Tuesday, June 14, 2011

How to parse D64 files, part 2: file chains

Last time, we saw how to crack open a D64 file with Perl and get at the first directory block. You may recall, two of the bytes in a directory entry point to the first block of the file proper, by way of a Track number and Sector number.

Now let's see how to read files in general.

A file in a Commodore disk image is stored in blocks. Those blocks may be scattered across the disk; in fact, due to mechanical considerations, files were almost never written in a contiguous set of blocks. Instead, a block was written, then the next block was written a few sectors away, then nthe next a few more sectors away, and so on.

When a block is read, the next block's location is found in the first two bytes. The remaining 254 bytes are file data proper.

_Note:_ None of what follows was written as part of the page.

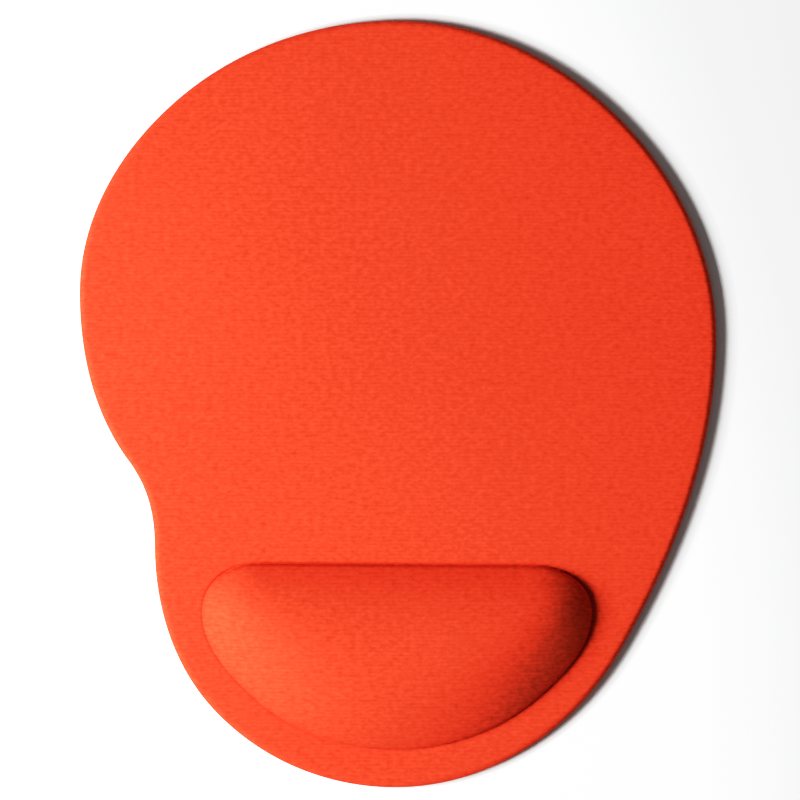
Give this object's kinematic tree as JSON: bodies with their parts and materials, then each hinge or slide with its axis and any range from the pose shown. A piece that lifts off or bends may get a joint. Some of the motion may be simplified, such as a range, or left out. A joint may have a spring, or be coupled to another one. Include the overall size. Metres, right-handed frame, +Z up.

So then, suppose a directory entry indicates that a file begins at track $t, sector $s. Using Perl, the file could be reconstructed in a manner similar to this:

my $fileData = readFile( $startTrack, $startSector );

readFile( $buffer, $t, $s )
{
return $buffer unless $t;
my $byteOffset = 256 * ($sectorOffset[ $t ] + $s);
($t, $s) = unpack "CC", substring( $diskImage, $byteOffset, 2 );
$buffer .= unpack "C*", substring( $diskImage, $byteOffset + 2, 254 );
return readFile( $buffer, $t, $s );
}


@sectorOffset will require some more explanation.

Monday, June 13, 2011

How to parse D64 files, part 1

This is a short how-to for parsing commodore 1541 diskette images, colloquially called D64 files after their 3-character suffix.

These instructions assume you know how to program in at least one C-derived programming language. I will be using Perl, but it will be very C-like.

STEP ONE: install Perl. A good and free distribution can be had over at http://activestate.org.

STEP TWO: fetch some D64 files. One likely place is http://lemon64.com.

Now it's time to write some code. D64 files are simply data laid out the way a 1541 would see it as it reads it straight from the disk, from the beginning to the end. So the code will have to navigate the structure of the 1541 diskette format. First though, let's slurp the entire image into a buffer..


my $filename = 'whatever.d64';
my $filesize = -s $filename;

open IN, $filename;
binmode IN;
my $buffer;
read( IN, $buffer, $filesize );
close IN;


Okay, we've got the disk in a buffer. Now what? Now we wrest the structure from this pile of bytes. That structure begins with the DIRECTORY. The directory offset is 18 * 21 + 1 blocks in, and a block is 256 bytes. So let's put that in a variable for later.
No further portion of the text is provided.